Compulsory purchase order process

After a public authority makes a compulsory purchase order and it is confirmed, the owner has no choice whether to sell, but receives compensation.

This content applies to England

Who can make a CPO

A compulsory purchase order (CPO) detailing the precise scope of the prospective purchase is made under statutory powers.

In the context of compulsory purchase, land may include houses or any other buildings as well as the land itself.

For the purpose of compulsory purchase, a public authority can include a company with public duties, such as an electricity or water company.

Examples of circumstances a CPO can be used for include:

  • major building projects, for example airport expansions, housing developments or flood defence works

  • improving or installing services, for example electric pylons, water mains or road or rail improvement

  • clearing areas of bad housing

Further information on CPOs is available from MHCLG: Compulsory purchase system guidance.
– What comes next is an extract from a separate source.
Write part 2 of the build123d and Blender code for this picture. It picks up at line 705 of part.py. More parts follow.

Statutory powers to make a compulsory purchase

The power to acquire land compulsorily can be found in a number of different statutes.[1]

When such a power exists, CPOs are made in accordance with the procedures contained in the Compulsory Purchase Act 1965, Acquisition of Land Act 1981, and Housing and Planning Act 2016.

Consequences of CPO

The owner has no choice about selling if a CPO is confirmed. They are paid for the land.
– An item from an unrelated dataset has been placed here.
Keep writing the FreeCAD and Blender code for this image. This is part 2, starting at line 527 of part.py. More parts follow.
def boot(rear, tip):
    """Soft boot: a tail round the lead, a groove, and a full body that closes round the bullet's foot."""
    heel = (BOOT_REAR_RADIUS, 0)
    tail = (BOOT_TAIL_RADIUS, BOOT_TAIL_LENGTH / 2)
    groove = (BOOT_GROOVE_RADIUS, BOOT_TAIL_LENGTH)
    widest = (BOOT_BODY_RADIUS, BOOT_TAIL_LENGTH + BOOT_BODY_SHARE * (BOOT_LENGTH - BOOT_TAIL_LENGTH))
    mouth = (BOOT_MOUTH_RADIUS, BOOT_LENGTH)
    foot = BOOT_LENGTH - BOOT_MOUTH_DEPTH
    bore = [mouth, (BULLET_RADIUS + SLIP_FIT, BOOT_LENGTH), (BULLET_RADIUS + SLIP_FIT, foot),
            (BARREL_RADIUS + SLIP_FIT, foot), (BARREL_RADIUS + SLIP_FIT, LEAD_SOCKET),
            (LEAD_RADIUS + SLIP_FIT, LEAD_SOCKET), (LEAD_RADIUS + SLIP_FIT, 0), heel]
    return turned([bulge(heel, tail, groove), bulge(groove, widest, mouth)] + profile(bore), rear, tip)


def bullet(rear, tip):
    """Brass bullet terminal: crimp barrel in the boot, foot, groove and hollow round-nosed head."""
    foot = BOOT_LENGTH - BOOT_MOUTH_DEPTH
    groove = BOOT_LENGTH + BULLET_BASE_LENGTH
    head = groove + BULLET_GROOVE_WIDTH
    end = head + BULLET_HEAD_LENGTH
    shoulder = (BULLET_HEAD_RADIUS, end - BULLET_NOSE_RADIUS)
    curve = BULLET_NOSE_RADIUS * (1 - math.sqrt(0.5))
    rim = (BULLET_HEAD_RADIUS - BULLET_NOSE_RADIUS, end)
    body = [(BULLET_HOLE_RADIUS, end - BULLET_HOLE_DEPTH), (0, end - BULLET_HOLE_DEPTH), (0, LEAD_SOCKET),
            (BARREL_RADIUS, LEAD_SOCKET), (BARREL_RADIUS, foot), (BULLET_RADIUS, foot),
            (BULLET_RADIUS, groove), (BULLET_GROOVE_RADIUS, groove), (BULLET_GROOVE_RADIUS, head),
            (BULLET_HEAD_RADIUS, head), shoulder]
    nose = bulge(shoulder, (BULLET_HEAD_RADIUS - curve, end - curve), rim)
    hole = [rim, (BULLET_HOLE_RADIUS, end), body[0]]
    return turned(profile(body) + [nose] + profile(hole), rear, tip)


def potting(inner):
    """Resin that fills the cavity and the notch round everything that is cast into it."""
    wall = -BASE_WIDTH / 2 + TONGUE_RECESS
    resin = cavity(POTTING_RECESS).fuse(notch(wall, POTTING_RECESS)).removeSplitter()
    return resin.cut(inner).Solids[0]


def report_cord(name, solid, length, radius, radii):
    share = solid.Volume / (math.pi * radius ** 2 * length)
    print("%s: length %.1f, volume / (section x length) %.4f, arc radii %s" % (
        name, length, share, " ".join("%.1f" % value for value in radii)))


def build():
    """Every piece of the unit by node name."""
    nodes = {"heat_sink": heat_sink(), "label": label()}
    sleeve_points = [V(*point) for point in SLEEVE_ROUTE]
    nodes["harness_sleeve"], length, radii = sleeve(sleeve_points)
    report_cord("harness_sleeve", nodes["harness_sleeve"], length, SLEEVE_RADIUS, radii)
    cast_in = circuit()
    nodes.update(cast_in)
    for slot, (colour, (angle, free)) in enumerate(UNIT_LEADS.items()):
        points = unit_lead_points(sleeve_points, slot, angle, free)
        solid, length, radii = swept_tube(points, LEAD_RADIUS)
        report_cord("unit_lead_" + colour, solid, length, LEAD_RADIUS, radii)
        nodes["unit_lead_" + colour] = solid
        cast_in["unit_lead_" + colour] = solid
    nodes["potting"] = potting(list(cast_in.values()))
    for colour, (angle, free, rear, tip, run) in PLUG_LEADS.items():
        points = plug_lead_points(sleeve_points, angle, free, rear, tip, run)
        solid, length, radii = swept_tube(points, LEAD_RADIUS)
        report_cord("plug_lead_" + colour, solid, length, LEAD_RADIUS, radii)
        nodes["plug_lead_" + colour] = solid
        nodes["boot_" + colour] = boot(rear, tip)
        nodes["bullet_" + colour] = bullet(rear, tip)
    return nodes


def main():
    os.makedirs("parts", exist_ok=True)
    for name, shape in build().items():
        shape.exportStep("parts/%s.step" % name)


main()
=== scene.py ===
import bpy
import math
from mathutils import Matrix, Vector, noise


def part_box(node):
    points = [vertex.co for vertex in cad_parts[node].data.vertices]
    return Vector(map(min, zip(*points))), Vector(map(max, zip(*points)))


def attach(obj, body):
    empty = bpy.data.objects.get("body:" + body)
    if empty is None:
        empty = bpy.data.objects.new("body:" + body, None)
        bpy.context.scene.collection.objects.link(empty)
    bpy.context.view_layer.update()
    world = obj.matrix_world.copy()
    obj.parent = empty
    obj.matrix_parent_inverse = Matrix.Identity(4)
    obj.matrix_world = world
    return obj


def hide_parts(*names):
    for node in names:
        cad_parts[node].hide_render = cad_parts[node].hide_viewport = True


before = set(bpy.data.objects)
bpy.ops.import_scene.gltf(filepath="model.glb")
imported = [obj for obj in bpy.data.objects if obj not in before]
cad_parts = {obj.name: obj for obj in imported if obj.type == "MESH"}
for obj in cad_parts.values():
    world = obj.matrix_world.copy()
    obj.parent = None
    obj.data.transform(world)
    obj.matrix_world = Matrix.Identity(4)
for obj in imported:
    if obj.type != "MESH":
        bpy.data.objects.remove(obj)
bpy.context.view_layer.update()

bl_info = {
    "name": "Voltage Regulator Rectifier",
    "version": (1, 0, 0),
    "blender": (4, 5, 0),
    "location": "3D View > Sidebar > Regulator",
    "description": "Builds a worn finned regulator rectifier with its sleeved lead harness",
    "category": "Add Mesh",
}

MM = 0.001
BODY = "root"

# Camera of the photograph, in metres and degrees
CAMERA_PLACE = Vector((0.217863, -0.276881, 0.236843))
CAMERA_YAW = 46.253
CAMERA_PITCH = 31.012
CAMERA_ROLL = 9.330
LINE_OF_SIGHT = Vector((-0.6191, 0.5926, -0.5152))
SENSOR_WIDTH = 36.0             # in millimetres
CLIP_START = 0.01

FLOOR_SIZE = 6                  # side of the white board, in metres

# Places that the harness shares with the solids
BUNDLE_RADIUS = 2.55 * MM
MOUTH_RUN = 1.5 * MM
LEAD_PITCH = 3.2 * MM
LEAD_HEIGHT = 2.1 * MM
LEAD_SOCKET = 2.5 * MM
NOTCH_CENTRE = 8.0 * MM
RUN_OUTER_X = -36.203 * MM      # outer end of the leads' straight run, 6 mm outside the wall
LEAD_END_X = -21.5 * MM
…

If a landowner lodges an objection to a CPO, it is not confirmed until the objection has been considered at a public inquiry.

Steps to making a compulsory purchase order

When the authority has a scheme that requires it to acquire other people's land, it can resolve to make a CPO.

When it has enough information, the acquiring authority will prepare the CPO, and usually an accompanying statement of reasons, in accordance with section 2 of the Acquisition of Land Act 1981.

Requisition for information form

As part of preparing for a CPO, the acquiring authority may send a 'Requisition for information form' to owners or occupiers of relevant properties.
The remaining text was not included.